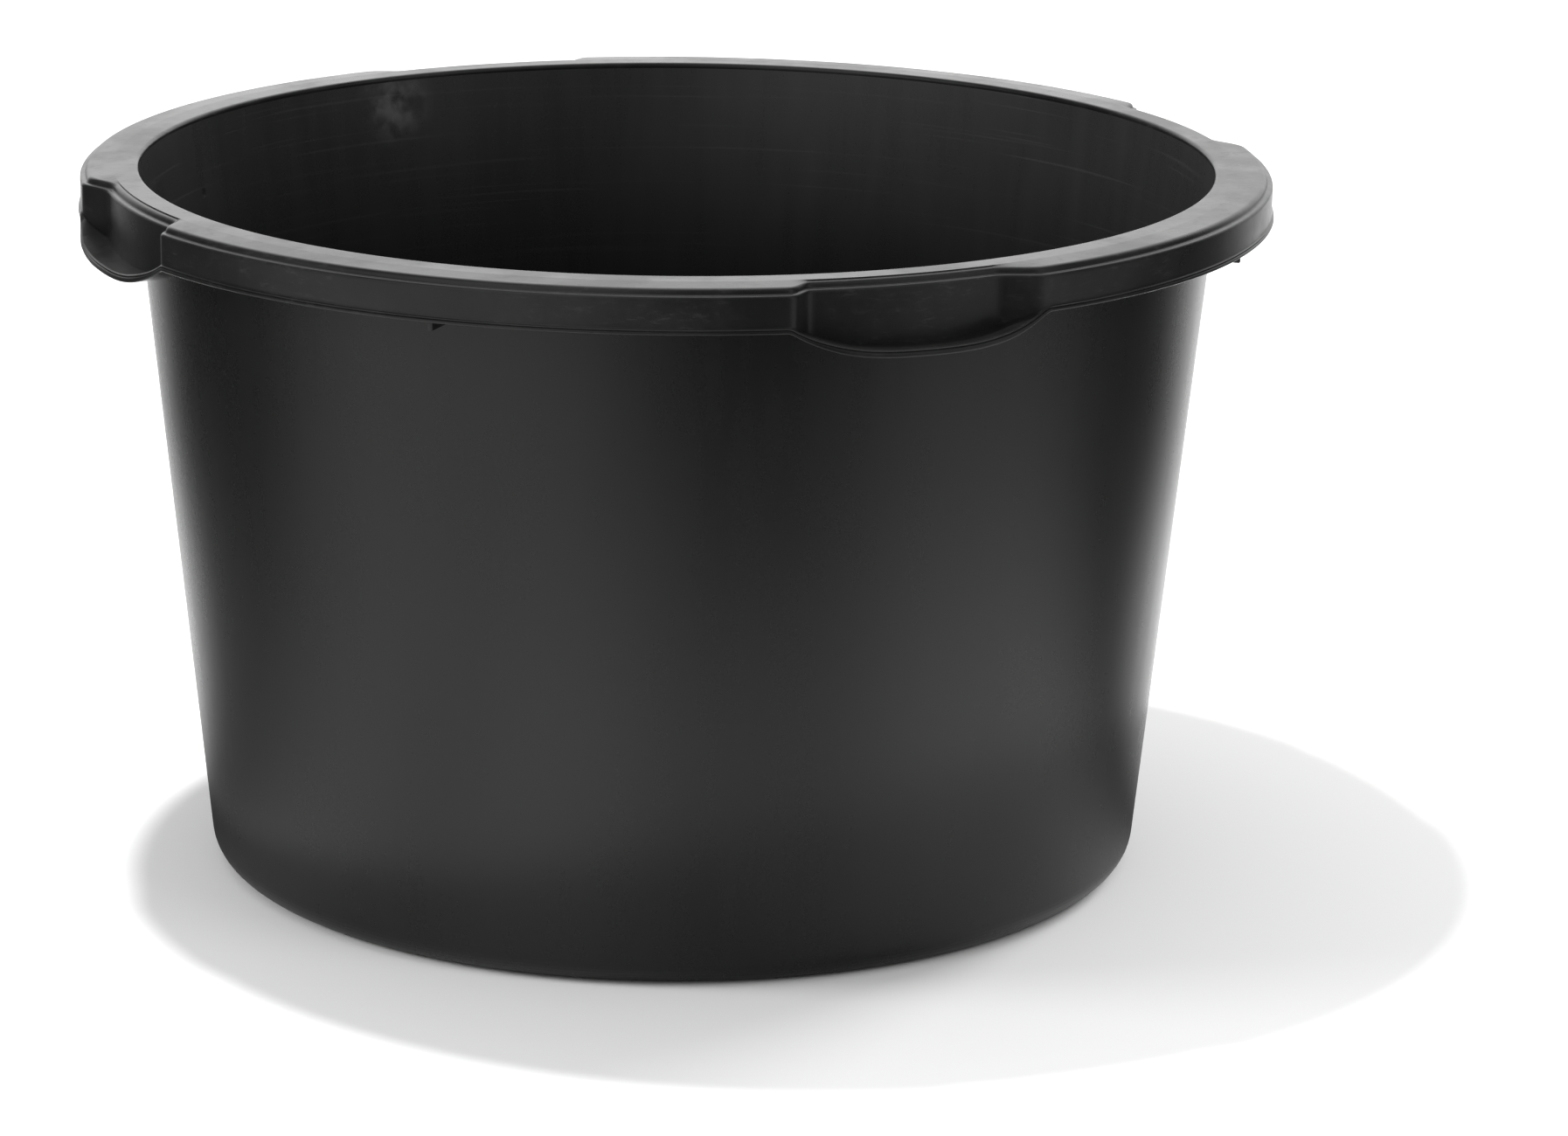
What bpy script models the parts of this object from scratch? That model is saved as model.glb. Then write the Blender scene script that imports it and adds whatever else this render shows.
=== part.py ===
"""Round mortar mixing tub, about 90 litres.

The real tub is one plastic moulding. It is modelled as the regions that the moulding is made of:
a floor, a heel, a tapering wall, a flat rim deck, four lengths of hanging skirt, four grips, each
a recessed panel with a finger ledge under it, and four ribs under the rim. Neighbouring regions
stand PARTING apart, and nothing on the tub moves.

Metres, +Z up. The origin is the centre of the circle that the tub stands on. A grip is centred on
-Y, +X, +Y and -X.
"""

import math

import bmesh
import bpy
from mathutils import Vector

# Driving dimensions of the vessel.
HEIGHT = 0.389  # ground to the top of the rim
WALL_TOP_RADIUS = 0.2965  # outer face of the wall, carried up to the rim's top
BASE_RADIUS = 0.2575  # outer face of the wall, carried down to the ground
WALL = 0.0030  # thickness of the wall and of the rim
FLOOR = 0.0035  # thickness of the floor
HEEL_RADIUS = 0.016  # outside rounding between the floor and the wall
STANDING_RING = 0.026  # width of the flat ring that the tub stands on
FLOOR_RISE = 0.002  # how far the middle of the floor is held off the ground

# Driving dimensions of the rim.
RIM_REACH = 0.0285  # wall's outer face to the skirt's outer face, at the rim's top
MOUTH_ROUNDING = 0.002  # rounding between the deck and the inside of the wall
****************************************
**Instruction:**
Only the lines from the opening of the material through the line with "stand PARTING apart, and" should be echoed, exactly as written.

**Exercise answer:**
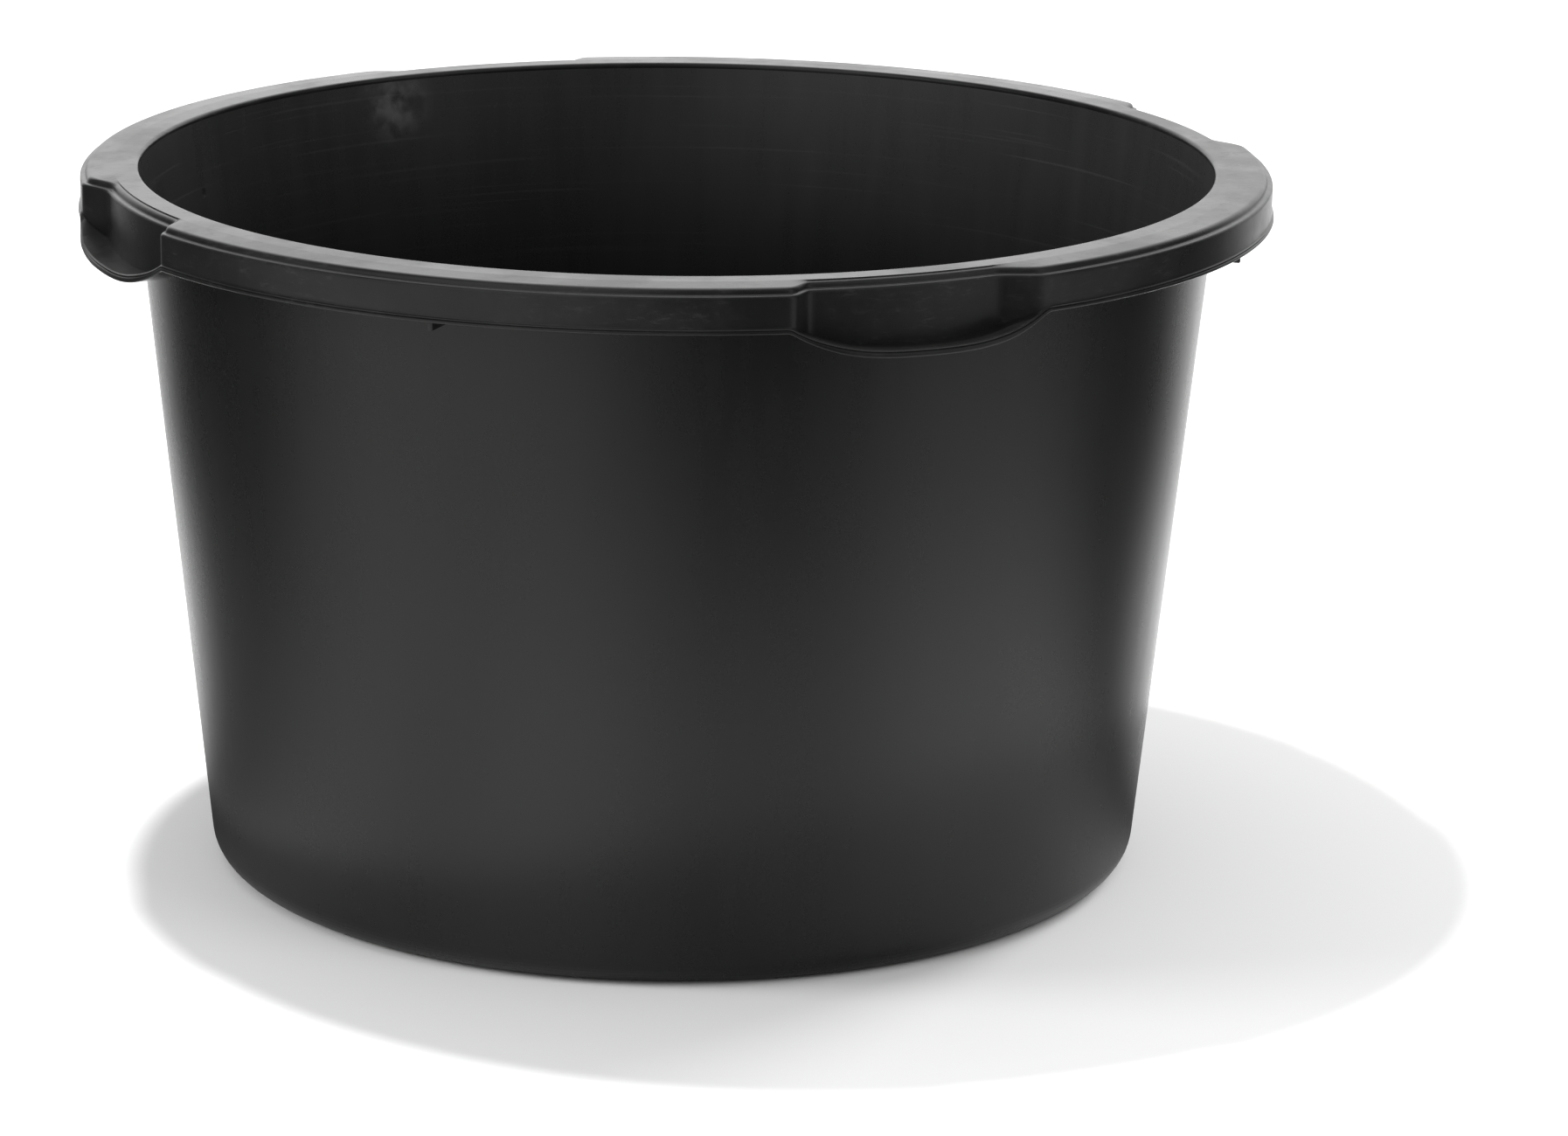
What bpy script models the parts of this object from scratch? That model is saved as model.glb. Then write the Blender scene script that imports it and adds whatever else this render shows.
=== part.py ===
"""Round mortar mixing tub, about 90 litres.

The real tub is one plastic moulding. It is modelled as the regions that the moulding is made of:
a floor, a heel, a tapering wall, a flat rim deck, four lengths of hanging skirt, four grips, each
a recessed panel with a finger ledge under it, and four ribs under the rim. Neighbouring regions
stand PARTING apart, and nothing on the tub moves.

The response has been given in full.